Tips from the Trenches: One-on-One with Emily Blumenthal, CEO/Founder, Handbag Designer 101

“Be aware that the person you are speaking with has no time for you until you prove you can give them something they might need or want, so having your elevator pitch ready is always a must.” — Emily Blumenthal


Fashion entrepreneur Emily Blumenthal

Emily Blumenthal never went to design school. But that didn’t stop her from creating a line of handbags that she singlehandedly got into Bergdorf Goodman, Henri Bendel, Bloomingdale’s and finally to QVC. Add to that teaching Fashion Marketing at Parsons The New School for Design and running a business helping burgeoning accessories designers get their handbag lines off the ground and into major retailers across the country.

In addition, Blumenthal created the Independent Handbag Designer Awards, an internationally respected design competition, runs online resource and authored “Handbag Designer 101,” a book to help designers create the next “It Bag” and a viable business to go with it. The woman is BUSY.

In Be Your Own Best Publicist, we interviewed a number of smart, interesting people on how to build a brand and stand out. Just in time for New York Fashion Week, we recently talked to Blumenthal about how she launched her brand and her advice for other entrepreneurs trying to break through the clutter with limited time and resources.


Why is it so important these days to stand out in the workplace?

The market is so incredibly oversaturated. It is key to stand out since internal competition is fierce, especially in markets that are so sought after. Proving your value is a must as that will translate into more power, responsibility and eventually dollars in your pocket.


What’s the best PR advice you’ve ever received?

When I was starting out and wanted to get into television, a buyer pulled me aside and said, “You would never open a clothing store if you didn’t know how to shop.” In other words, make sure you know how to buy before you can sell. I have used this in every step of my career; I try to get behind the mindset of those that I am pitching and to address their needs before I even begin to tell them anything I am working on.

What are your top networking tips?

Always be prepared and do your homework. No editor, publicist, stylist, or buyer has time to deal with people who don’t know their brand, business, or customers. There is nothing worse than pitching someone on an idea when they say “we don’t do that, and never did.”


What’s your advice for developing a relationship with someone you don’t know?

I make cold calls on a regular basis. In fact, 80 percent of my time is spent calling people that I don’t know and convincing them on a new concept that they may know little about. A key point to remember: B aware that the person you are speaking with has no time for you until you prove you can give them something they might need or want, so having your elevator pitch ready is always a must. Having said that, know how to throw some humor into it (whether they laugh or not).  That’s my secret ingredient to keeping people’s attention and making them forget they are talking to someone they don’t know.


How important is it to break through the clutter when you’re trying to stand out—and what’s the best way to do so?

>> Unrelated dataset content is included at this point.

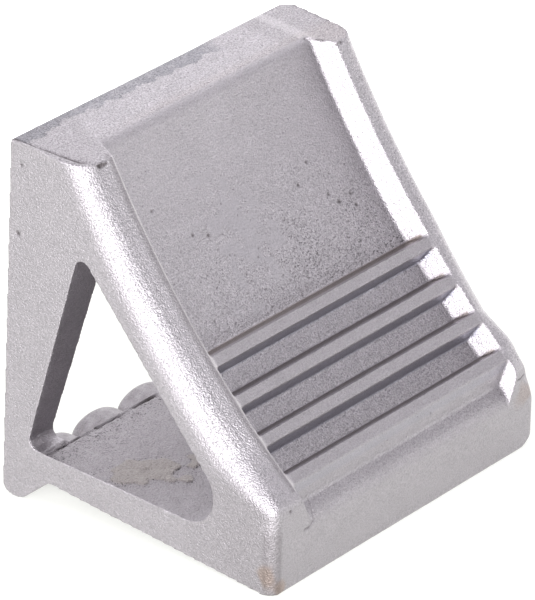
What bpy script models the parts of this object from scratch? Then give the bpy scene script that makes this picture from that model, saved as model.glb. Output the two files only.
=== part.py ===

I remember hearing about people who sent their resumes over in different colored paper, but I think the fundamentals of common courtesy — which most forget — are important; e.g. sending a thank you note and, if they are someone you really need to work with,  remember something they said in the conversation and send them a follow-up little gift. I dealt with someone very senior at a magazine and he has everything known to mankind — what could I possibly give him, a puppy? So I was on vacation and had a shirt made with his name on it and dropped it off with his assistant. At the end of the day, everyone wants to feel like someone was thinking of them (in an non-stalker way), so if you do things like that, you will never be forgotten.


Do you use social media and the Web to market yourself or further your career? If so, how?

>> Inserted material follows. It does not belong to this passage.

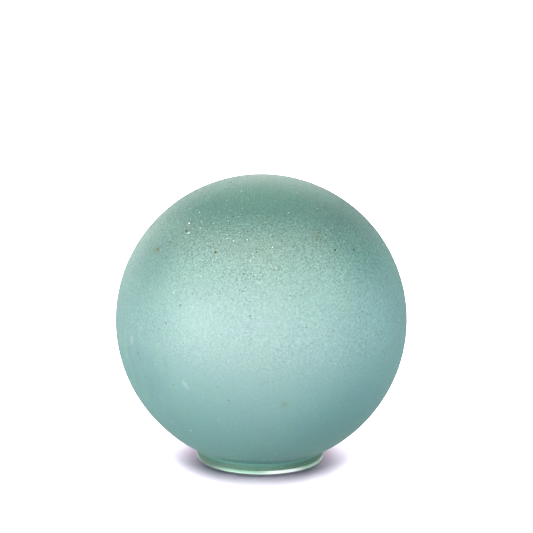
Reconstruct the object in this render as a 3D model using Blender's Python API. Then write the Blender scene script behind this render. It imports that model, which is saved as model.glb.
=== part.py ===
"""A blown glass orb: a hollow globe drawn in to a short open collar, which it stands on.

Metres, +Z up. The origin is the centre of the ground rim, on the surface that the orb stands on.
"""

import math

import bmesh
import bpy

# The globe
GLOBE_RADIUS = 0.100
WALL = 0.004

# The collar under the globe
COLLAR_RADIUS = 0.0438
COLLAR_LENGTH = 0.0066  # its straight part, below the neck's curve
NECK_FILLET = 0.0020  # radius of the hollow curve between globe and collar
RIM_ROUND = 0.0004  # polished rounding of the rim's two edges

# How finely the turned surfaces are cut into facets
SEGMENTS = 64
OUTSIDE_RINGS = (16, 11)  # above and below the equator
INSIDE_RINGS = (11, 8)
NECK_RINGS = 4
RIM_RINGS = 3

GLASS_COLOUR = (0.36, 0.62, 0.56, 1.0)
GLASS_ROUGHNESS = 0.5

# The neck's fillet lies outside the glass. It touches the globe and the collar, so its centre
# is one fillet radius away from both.
FILLET_R = COLLAR_RADIUS + NECK_FILLET
FILLET_DROP = math.sqrt((GLOBE_RADIUS + NECK_FILLET) ** 2 - FILLET_R**2)
GLOBE_CENTRE_Z = COLLAR_LENGTH + FILLET_DROP
NECK_ANGLE = math.pi - math.asin(FILLET_R / (GLOBE_RADIUS + NECK_FILLET))  # from the crown


def clear_scene():
    for thing in list(bpy.data.objects):
        bpy.data.objects.remove(thing)


def arc(centre_r, centre_z, radius, start, end, steps):
    """Points (r, z) on a circle. Angles are measured from +Z towards +R, both ends included."""
    points = []
    for i in range(steps + 1):
        angle = start + (end - start) * i / steps
        points.append((centre_r + radius * math.sin(angle), centre_z + radius * math.cos(angle)))
    return points


def globe_curve(inset, rings):
    """The globe's outline from the crown to the neck, set in from the outer surface by inset."""
    above, below = rings
    radius = GLOBE_RADIUS - inset
    upper = arc(0.0, GLOBE_CENTRE_Z, radius, 0.0, math.pi / 2, above)
    lower = arc(0.0, GLOBE_CENTRE_Z, radius, math.pi / 2, NECK_ANGLE, below)
    return upper + lower[1:]


def neck_curve(inset):
    """The neck's curve from the globe down to the collar, around the fillet's centre."""
    return arc(
        FILLET_R,
        COLLAR_LENGTH,
        NECK_FILLET + inset,
        NECK_ANGLE - math.pi,
        -math.pi / 2,
        NECK_RINGS,
    )


def rim_curve():
    """The two polished roundings of the rim, from the outer wall round to the inner wall."""
    outer = arc(COLLAR_RADIUS - RIM_ROUND, RIM_ROUND, RIM_ROUND, math.pi / 2, math.pi, RIM_RINGS)
    inner = arc(COLLAR_RADIUS - WALL + RIM_ROUND, RIM_ROUND, RIM_ROUND, math.pi, 1.5 * math.pi, RIM_RINGS)
    return outer + inner


def glass_outline():
    """The whole section of the glass: down the outside, round the rim and up the inside."""
    outside = globe_curve(0.0, OUTSIDE_RINGS) + neck_curve(0.0)[1:]
    inside = globe_curve(WALL, INSIDE_RINGS) + neck_curve(WALL)[1:]
    return outside + rim_curve() + inside[::-1]


def turned_solid(name, outline):
    """Turns an outline (r, z) about Z. Its two ends lie on the axis and become poles."""
    mesh = bpy.data.meshes.new(name)
    shape = bmesh.new()
    rings = []
    for r, z in outline[1:-1]:
        ring = []
        for k in range(SEGMENTS):
            turn = 2 * math.pi * k / SEGMENTS
            ring.append(shape.verts.new((r * math.cos(turn), r * math.sin(turn), z)))
        rings.append(ring)
    for upper, lower in zip(rings, rings[1:]):
        for k in range(SEGMENTS):
            after = (k + 1) % SEGMENTS
            shape.faces.new((upper[k], lower[k], lower[after], upper[after]))
    crown = shape.verts.new((0.0, 0.0, outline[0][1]))
    ceiling = shape.verts.new((0.0, 0.0, outline[-1][1]))
    for k in range(SEGMENTS):
        after = (k + 1) % SEGMENTS
        shape.faces.new((crown, rings[0][k], rings[0][after]))
        shape.faces.new((ceiling, rings[-1][after], rings[-1][k]))
    bmesh.ops.recalc_face_normals(shape, faces=shape.faces)
    shape.to_mesh(mesh)
    shape.free()
    thing = bpy.data.objects.new(name, mesh)
    bpy.context.scene.collection.objects.link(thing)
    return thing


def glass_material():
    glass = bpy.data.materials.new("frosted_aqua_glass")
    glass.use_nodes = True
    shader = glass.node_tree.nodes["Principled BSDF"]
    shader.inputs["Base Color"].default_value = GLASS_COLOUR
    shader.inputs["Roughness"].default_value = GLASS_ROUGHNESS
    shader.inputs["Metallic"].default_value = 0.0
    return glass


def make_orb():
    orb = turned_solid("glass_orb", glass_outline())
    orb.data.materials.append(glass_material())
    orb.data.shade_smooth()
    orb.data.set_sharp_from_angle(angle=math.radians(35))
    return orb


clear_scene()
make_orb()
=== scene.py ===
# %% [markdown]
# # A frosted glass orb
#
# The real thing is one piece of blown glass. The glassblower made a hollow globe and drew it in
# below to a short collar. The collar was cut off level, and its rim was ground flat and polished.
# Then acid or fine sand took the shine off the rest, so that the globe glows softly and only a
# thin band at the rim is still clear.
#
# The exact solid was modelled first, and it is the fixed frame of this scene. Everything below is
# measured from that frame, in metres, with +Z up and the orb standing on Z = 0.

# %% The fixed frame
import math

import bpy
from mathutils import Matrix, Vector


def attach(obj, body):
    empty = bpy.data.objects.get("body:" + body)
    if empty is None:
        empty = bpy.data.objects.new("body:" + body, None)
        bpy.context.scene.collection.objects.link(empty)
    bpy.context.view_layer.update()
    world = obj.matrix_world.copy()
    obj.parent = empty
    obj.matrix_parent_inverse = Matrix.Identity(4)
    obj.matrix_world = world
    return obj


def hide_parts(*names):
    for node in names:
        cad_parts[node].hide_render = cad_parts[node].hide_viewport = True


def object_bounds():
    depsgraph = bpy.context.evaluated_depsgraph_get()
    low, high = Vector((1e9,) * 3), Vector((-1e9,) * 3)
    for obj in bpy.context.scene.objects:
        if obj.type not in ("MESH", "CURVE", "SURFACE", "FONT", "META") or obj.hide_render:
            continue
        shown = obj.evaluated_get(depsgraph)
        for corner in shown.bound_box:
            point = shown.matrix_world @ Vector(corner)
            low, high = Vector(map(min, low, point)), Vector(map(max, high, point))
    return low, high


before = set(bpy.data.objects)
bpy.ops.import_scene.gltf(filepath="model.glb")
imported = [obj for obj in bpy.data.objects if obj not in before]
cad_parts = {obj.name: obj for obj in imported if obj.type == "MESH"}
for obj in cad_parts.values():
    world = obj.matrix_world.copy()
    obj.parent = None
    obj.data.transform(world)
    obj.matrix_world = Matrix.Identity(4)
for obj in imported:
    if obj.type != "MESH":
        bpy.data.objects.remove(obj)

cad_low, cad_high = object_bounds()
print("The solid measures", [round((b - a) * 1000, 1) for a, b in zip(cad_low, cad_high)], "mm")

# %% [markdown]
# ## The driving sizes
#
# The frame gives the overall size and the collar's width, so they are read from it and not typed
# again. What its box can't tell, such as the wall, is a named value. The hollow curve at the neck
# touches both the globe and the collar, and that fixes how high the globe's centre lies.

# %% Sizes
WALL = 0.004
COLLAR_LENGTH = 0.0066
NECK_FILLET = 0.0020
RIM_ROUND = 0.0004
BAND_HEIGHT = 0.0028
FLARE_HEIGHT = 0.0015
FLARE_SLOPE = math.radians(11)
LEDGE = 0.00012
EASE = 0.0001


def widest_below(node, height):
    """The largest distance from the axis of a node's points that lie lower than height."""
    low = [v.co for v in node.data.vertices if v.co.z < height]
    return max(co.xy.length for co in low)


GLOBE_RADIUS = (cad_high.x - cad_low.x) / 2
COLLAR_RADIUS = widest_below(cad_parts["glass_orb"], COLLAR_LENGTH / 2)
FILLET_R = COLLAR_RADIUS + NECK_FILLET
GLOBE_CENTRE_Z = COLLAR_LENGTH + math.sqrt((GLOBE_RADIUS + NECK_FILLET) ** 2 - FILLET_R**2)
GLOBE_CENTRE = Vector((0.0, 0.0, GLOBE_CENTRE_Z))
NECK_ANGLE = math.pi - math.asin(FILLET_R / (GLOBE_RADIUS + NECK_FILLET))
NECK_TOP = GLOBE_CENTRE_Z + GLOBE_RADIUS * math.cos(NECK_ANGLE)
print("Globe", round(GLOBE_RADIUS * 2000, 1), "mm across, collar", round(COLLAR_RADIUS * 2000, 1), "mm")
print("The collar's straight wall is", COLLAR_LENGTH * 1000, "mm tall")
print("The neck ends at a height of", round(NECK_TOP * 1000, 1), "mm")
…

Yes! For better or for worse, social media is here to stay. As overwhelming as it is, one must remember they are always ‘on’ and for that matter, always being watched. I consult for handbag designers as well and I actually had to alert one of them that the bikini picture she had posted devalued her work and she should pull it off ASAP. You, yourself are a brand and should always be protected.


What’s your best tip for how to get what you want at work?

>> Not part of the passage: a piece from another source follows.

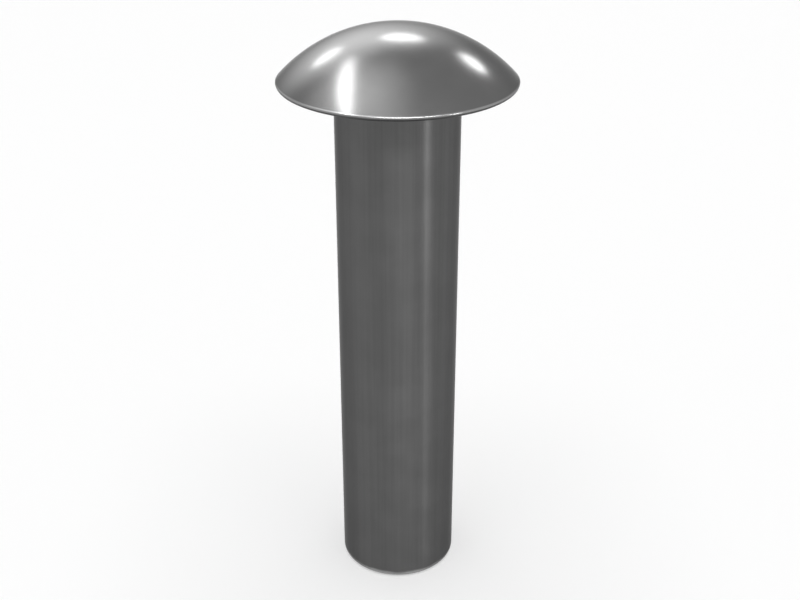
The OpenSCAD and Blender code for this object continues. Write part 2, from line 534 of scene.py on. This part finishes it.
rivet = bpy.data.objects.new("turned_rivet", bpy.data.meshes.new("turned_rivet"))
bpy.context.scene.collection.objects.link(rivet)
rivet_maker = rivet.modifiers.new("turned_rivet", "NODES")
rivet_maker.node_group = rivet_tree
for socket in rivet_tree.interface.items_tree:
    if socket.in_out == "INPUT" and socket.name in RIVET_SIZES:
        rivet_maker[socket.identifier] = RIVET_SIZES[socket.name]
    if socket.in_out == "INPUT" and socket.name == "Steps Around":
        rivet_maker[socket.identifier] = STEPS_AROUND
bpy.context.view_layer.update()
rivet_shape = rivet.evaluated_get(bpy.context.evaluated_depsgraph_get())
rivet_mesh = bpy.data.meshes.new_from_object(rivet_shape)
rivet.modifiers.remove(rivet_maker)
rivet_mesh.materials.pop(index=0)
rivet.data = rivet_mesh

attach(rivet, "root")
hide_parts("rivet")


# The floor. A plain, matt, near-white board that the rivet stands on; it reaches far past the
# picture's edge, so that nothing but the board shows behind the rivet.
FLOOR_COLOR = (0.93, 0.93, 0.93, 1.0)
FLOOR_REACH = 3.0
FLOOR_GLOW_SHARE = 0.4
floor_mesh = bpy.data.meshes.new("floor")
floor_height = cad_low[2] - 0.00001
floor_mesh.from_pydata(
    [(-FLOOR_REACH, -FLOOR_REACH, floor_height), (FLOOR_REACH, -FLOOR_REACH, floor_height),
     (FLOOR_REACH, FLOOR_REACH, floor_height), (-FLOOR_REACH, FLOOR_REACH, floor_height)],
    [], [(0, 1, 2, 3)])
floor = bpy.data.objects.new("floor", floor_mesh)
bpy.context.scene.collection.objects.link(floor)
floor_paint = bpy.data.materials.new("matt_white_board")
floor_paint.use_nodes = True
floor_shader = floor_paint.node_tree.nodes["Principled BSDF"]
floor_shader.inputs["Base Color"].default_value = FLOOR_COLOR
floor_shader.inputs["Roughness"].default_value = 1.0
floor_shader.inputs["Specular IOR Level"].default_value = 0.0
floor_glow = floor_paint.node_tree.nodes.new("ShaderNodeEmission")
floor_mix = floor_paint.node_tree.nodes.new("ShaderNodeMixShader")
floor_path = floor_paint.node_tree.nodes.new("ShaderNodeLightPath")
floor_seen = calculate(
    floor_paint.node_tree, "MAXIMUM", floor_path.outputs["Is Camera Ray"],
    floor_path.outputs["Is Glossy Ray"])
floor_seen = calculate(
    floor_paint.node_tree, "MAXIMUM", floor_seen, floor_path.outputs["Is Transmission Ray"])
floor_share = calculate(floor_paint.node_tree, "MULTIPLY", floor_seen, FLOOR_GLOW_SHARE)
floor_paint.node_tree.links.new(floor_share, floor_mix.inputs[0])
floor_paint.node_tree.links.new(floor_shader.outputs[0], floor_mix.inputs[1])
floor_paint.node_tree.links.new(floor_glow.outputs[0], floor_mix.inputs[2])
floor_end = floor_paint.node_tree.nodes["Material Output"]
floor_paint.node_tree.links.new(floor_mix.outputs[0], floor_end.inputs["Surface"])
floor_mesh.materials.append(floor_paint)


# The studio. A white room lights everything evenly, and one wide lamp overhead brightens the
# floor. The metal also mirrors eight plain soft boxes, each one a bright patch on the head.
ROOM_SEEN = 1.0
ROOM_FILL = 0.4
OVERHEAD_SIZE = 1.5
OVERHEAD_HEIGHT = 1.5
OVERHEAD_WATTS = 19.5
world = bpy.data.worlds.new("white_room")
bpy.context.scene.world = world
world.use_nodes = True
world_tree = world.node_tree
world_tree.nodes.clear()
world_output = world_tree.nodes.new("ShaderNodeOutputWorld")
seen_light = world_tree.nodes.new("ShaderNodeBackground")
seen_light.inputs["Strength"].default_value = ROOM_SEEN
fill_light = world_tree.nodes.new("ShaderNodeBackground")
fill_light.inputs["Strength"].default_value = ROOM_FILL
seen_light.inputs["Color"].default_value = (1.0, 1.0, 1.0, 1.0)
fill_light.inputs["Color"].default_value = (1.0, 1.0, 1.0, 1.0)
light_path = world_tree.nodes.new("ShaderNodeLightPath")
mirrored = calculate(
    world_tree, "MAXIMUM", light_path.outputs["Is Glossy Ray"],
    light_path.outputs["Is Transmission Ray"])
room_seen = calculate(world_tree, "MAXIMUM", mirrored, light_path.outputs["Is Camera Ray"])
world_mix = world_tree.nodes.new("ShaderNodeMixShader")
world_tree.links.new(room_seen, world_mix.inputs[0])
world_tree.links.new(fill_light.outputs[0], world_mix.inputs[1])
world_tree.links.new(seen_light.outputs[0], world_mix.inputs[2])
world_tree.links.new(world_mix.outputs[0], world_output.inputs["Surface"])

overhead_data = bpy.data.lights.new("overhead", "AREA")
overhead_data.shape = "SQUARE"
overhead_data.size = OVERHEAD_SIZE
overhead_data.energy = OVERHEAD_WATTS
overhead = bpy.data.objects.new("overhead", overhead_data)
overhead.location = (0.0, 0.0, OVERHEAD_HEIGHT + floor_height)
overhead.visible_glossy = False
bpy.context.scene.collection.objects.link(overhead)

# The soft boxes hang this far from the middle of the head. Widths and heights are in metres.
HEAD_MIDDLE = Vector((0.0, 0.0, 0.002))
BOX_DISTANCE = 1.0


def soft_box(name, azimuth, elevation, roll, width, height, brightness, even_part=0.35):
    """A soft box aimed at the head. Azimuth 0 is towards the camera and grows to the right,
    and brightness is how many times brighter than the white room its middle looks. It is even
    out to even_part of its size from the middle, and fades to nothing at its edge, at 0.5."""
    around = math.radians(azimuth)
    above = math.radians(elevation)
    out = Vector((math.cos(above) * math.sin(around), -math.cos(above) * math.cos(around),
                  math.sin(above)))
    level = Vector((math.cos(around), math.sin(around), 0.0))
    rise = out.cross(level)
    turned = math.radians(roll)
    across = math.cos(turned) * level + math.sin(turned) * rise
    upright = out.cross(across)
    data = bpy.data.lights.new(name, "AREA")
    data.shape = "RECTANGLE"
    data.size = width * BOX_DISTANCE
    data.size_y = height * BOX_DISTANCE
    data.energy = math.pi * data.size * data.size_y * brightness
    data.use_nodes = True
    lamp_face = data.node_tree.nodes.new("ShaderNodeNewGeometry").outputs["Parametric"]
    from_middle = data.node_tree.nodes.new("ShaderNodeVectorMath")
    from_middle.operation = "DISTANCE"
    from_middle.inputs[1].default_value = (0.5, 0.5, 0.0)
    data.node_tree.links.new(lamp_face, from_middle.inputs[0])
    fade = spread(data.node_tree, from_middle.outputs["Value"], even_part, 0.5, 1.0, 0.0)
    data.node_tree.links.new(fade, data.node_tree.nodes["Emission"].inputs["Strength"])
    box = bpy.data.objects.new(name, data)
    place = Matrix((across, upright, out)).transposed().to_4x4()
    place.translation = HEAD_MIDDLE + out * BOX_DISTANCE
    box.matrix_world = place
    box.visible_diffuse = False
    bpy.context.scene.collection.objects.link(box)


soft_box("strip_left", -106.0, 60.0, 6.0, 1.2, 0.18, 10.0)
soft_box("box_back", 178.0, 37.0, 0.0, 0.3, 0.24, 10.0)
soft_box("panel_back", -165.0, 30.0, 0.0, 1.6, 1.2, 5.0, even_part=0.0)
soft_box("box_back_left", -150.0, 31.0, 0.0, 0.26, 0.18, 10.0)
soft_box("box_back_right", 145.0, 33.0, 0.0, 0.26, 0.2, 14.0)
soft_box("panel_top", -85.0, 66.0, 0.0, 2.0, 1.6, 2.2, even_part=0.0)
soft_box("panel_front", 10.0, 46.0, 0.0, 1.2, 0.35, 22.0)
soft_box("box_right", 53.0, 8.0, 0.0, 0.22, 0.35, 18.0)


# The picture: plain colours.
bpy.context.scene.view_settings.view_transform = "Standard"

I think it is key to keep a running portfolio of your accomplishments. Papers you have written, projects you have submitted, presentations that were well-received — when showing this to the powers-that-be is a sign of how organized and forward thinking you are, as long as you have a goal in mind as to why you are showing this. This is something you can stand behind and no one can take that away from you.


Lots of recent (and not so recent graduates) continue to struggle to find a job. What is the one piece of advice that you wish you knew when you were graduating?

Keep your hustle on. You are not alone and you are not special. Unfortunately, you are up against people your age who have done much more than you, so make sure you’re prepared to show why you are valuable and what your USP (unique selling point) is.


What is the guiding principle or mission for your business or how you engage in the workplace?

Try to stay focused and make sure you are moving forward to a greater goal.


How have you been your own best publicist?

No one has ever PRed me better than me — at least for the first 10 years of working for myself. You need to know you, your product, your brand before you can ever expect anyone to do it better.